Osira'h met his gaze and suddenly felt awkward and confused. Seeing Jora'h in the round chamber with its colored-crystal windows, her mother's memories flooded her with other recollections. Though this man in front of her was her own father, her mind was full of other encounters in this room: warm and passionate lovemaking in the cushions, conversations and caresses that made the girl's heart melt. So different from the breeding barracks on Dobro: love instead of mere impregnation, ecstasy rather than pain and horror.
But if Jora'h loved her, why hadn't he saved Nira from Dobro? Why had he believed the lies without questioning, without wondering if Nira had been snatched away? If he truly cared for her, why had he let her go so easily?
"You're very quiet," Jora'h said, leading her into the chamber.
Osira'h shuddered instinctively, even though she knew he meant nothing sexual by his invitation. Here, he was her father, the castrated Mage-Imperator, not the friend and lover Nira had known. Even so, Osira'h could not help but see him from both perspectives. She would have to balance the two without revealing the depth of her knowledge. Jora'h and Udru'h, among others, would likely be horrified at all she had "witnessed" and could remember. How ironic that the very breeding and abilities that made her the hope of the Ildiran Empire had made her a freakish anomaly, an unpredictable singularity. No, she could not let her father, or anyone else, learn her secret.
Before she could answer him, Osira'h saw the potted treeling in a wall alcove. Her eyes wide and sparkling, she stepped forward. "May I touch it?" Her thoughts whirled, remembering what it had been like for Nira to drop into the telink network, connected with other green priests and all of the worldtrees. It had been a solace long denied to Nira. "My mother was a green priest."
Jora'h smiled. "Of course."
Osira'h held her small hand close to the delicate fronds. The golden lapped scales of bark on the thin trunk were like soft jewels. The fernlike fronds fanned out, and she stroked the leaves like a musician playing the strings of a delicate instrument.
She wasn't sure what to expect. Her fingertips felt a tingle, then a jolt, and her heart swelled. An image flashed through her mind of Nira in desperation, grasping thorny shrubs on Dobro until her palms were bloody, screaming her thoughts into deaf plants that had no way of contacting the worldforest network.
Then, as if in response, a kinder recollection came to Osira'h. She relived the day that the worldtrees had accepted Nira as a new green priest, enfolding her in their verdant embrace, connecting with her cells, changing her body's chemistry so that she could be a part of the vast and serene forest mind. Oh, the joy she had felt when that huge universe suddenly opened to her...

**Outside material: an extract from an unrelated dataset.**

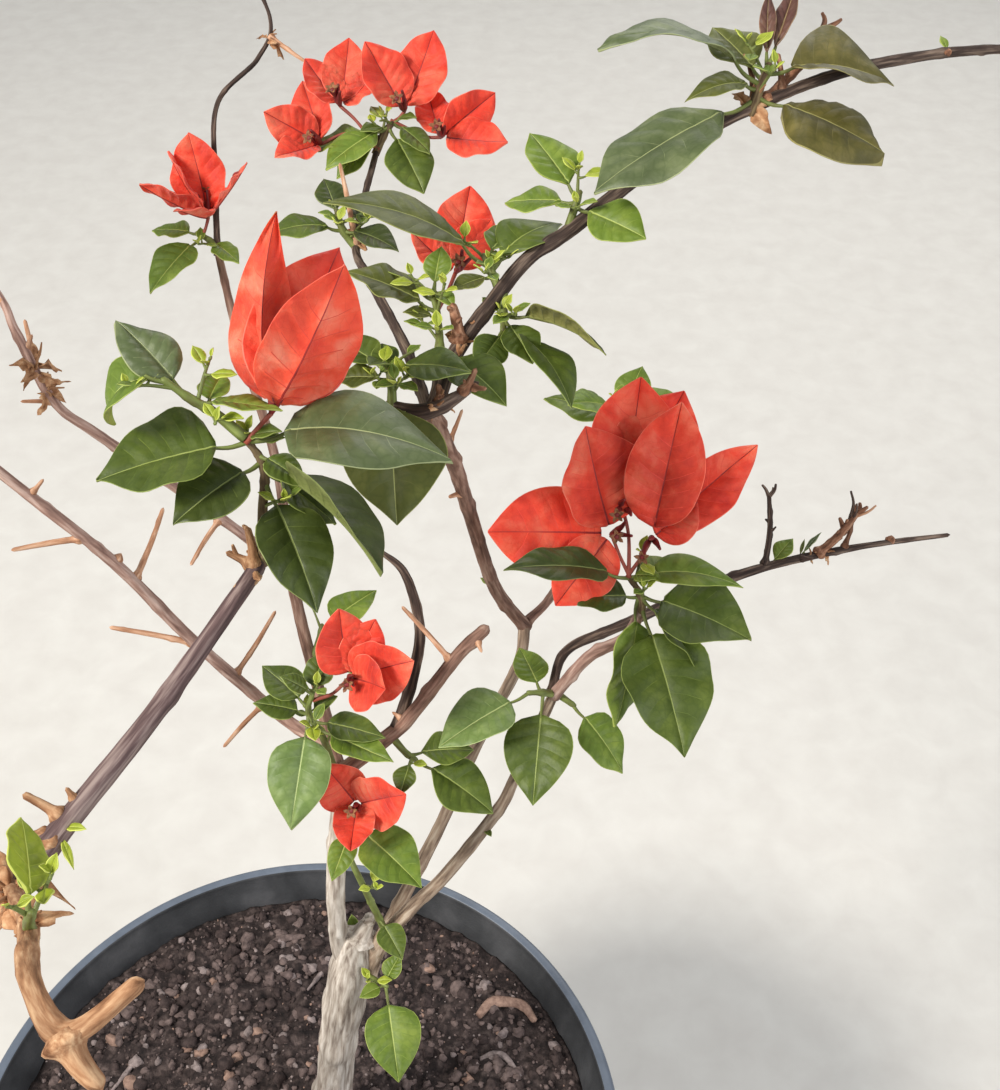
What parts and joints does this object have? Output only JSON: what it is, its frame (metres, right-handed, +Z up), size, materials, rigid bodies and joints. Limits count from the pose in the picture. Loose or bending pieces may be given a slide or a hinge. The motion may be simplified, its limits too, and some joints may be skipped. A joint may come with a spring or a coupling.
{
  "type": "potted bougainvillea bush",
  "caption": "Sparse bougainvillea shrub in a round plastic pot: pale trunk, thorny arching canes, small clusters of oval leaves and papery coral-red bracts.",
  "frame": {"origin": "centre of the pot's flat underside, on the floor", "axes": "+Z up along the pot's axis; -Y is the side where the front cane arches out, +X the side where the long arching bough reaches out"},
  "size_m": [0.5191, 0.4559, 0.7747],
  "materials": {
    "pot_plastic": "satin",
    "potting_soil": "rough",
    "pale_bark": "matte",
    "young_bark": "matte",
    "dark_bark": "matte",
    "dead_wood": "matte",
    "foliage": "satin",
    "blossom": "matte"
  },
  "bodies": {
    "root": {"pot": "pot_plastic", "soil": "potting_soil", "trunk": "pale_bark", "left_limb": "pale_bark", "bough_front": "young_bark", "bough_back": "young_bark", "bough_right": "young_bark", "bare_right_twig": "dark_bark", "main_limb": "young_bark", "cross_stub": "dark_bark", "arch_bough_inner": "dark_bark", "arch_bough_outer": "dark_bark", "stub_stem": "dark_bark", "knee_stem": "dark_bark", "back_left_stem": "young_bark", "top_twig": "dark_bark", "inner_stem": "dark_bark", "thorny_branch_upper": "young_bark", "thorny_branch_lower": "young_bark", "cane_foot": "young_bark", "cane_arch": "young_bark", "back_stem": "young_bark", "dead_fork": "dead_wood", "front_spray": "foliage", "left_curl_spray": "foliage", "centre_spray": "foliage", "centre_shoot": "foliage", "arch_spray_low": "foliage", "arch_spray_under": "foliage", "arch_spray_mid": "foliage", "arch_tip_spray": "foliage", "inner_spray": "foliage", "top_spray": "foliage", "left_back_spray": "foliage", "right_spray": "foliage", "low_spray": "foliage", "low_front_spray": "foliage", "stub_spray": "foliage", "middle_spray": "foliage", "middle_back_spray": "foliage", "stem_spray": "foliage", "trunk_shoot": "foliage", "young_cane_spray": "foliage", "upper_branch_tip": "foliage", "lower_branch_tip": "foliage", "arch_end_spray": "foliage", "back_spray": "foliage", "cane_foot_spray": "foliage", "bloom_front": "blossom", "bloom_right": "blossom", "bloom_arch": "blossom", "bloom_top_right": "blossom", "bloom_top_left": "blossom", "bloom_left_back": "blossom", "bloom_low_upper": "blossom", "bloom_low_front": "blossom"}
  },
  "joints": []
}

The girl released her touch. The potted treeling seemed to tremble, but she had not achieved a complete connection, not like a real green priest's. Even so, she smiled in quiet wonder.
"I see that makes you happy," Jora'h said. "I wish to do everything I can to keep you happy before you must...go away." He paced the floor of his chamber, turning back to her. "It will be soon. I am still waiting to hear a report from my scout cutters, to let me know what is happening at Hyrillka." He shook his head. "But I grow too distracted. That does not concern you. Just another trouble in the Empire."
She waited in silence, letting him continue.
"I want to spend time with you, get to know you. You are my own daughter, and I have placed such a heavy burden on you. I thought we might tour Mijistra, visit museums, or go to the streams." His words petered out.
"Yazra'h has already shown me those things."
The Mage-Imperator sat on his bed cushions. "Then the most important thing I can do for you-for both of us-is to tell you about your mother. Nira was...very special to me."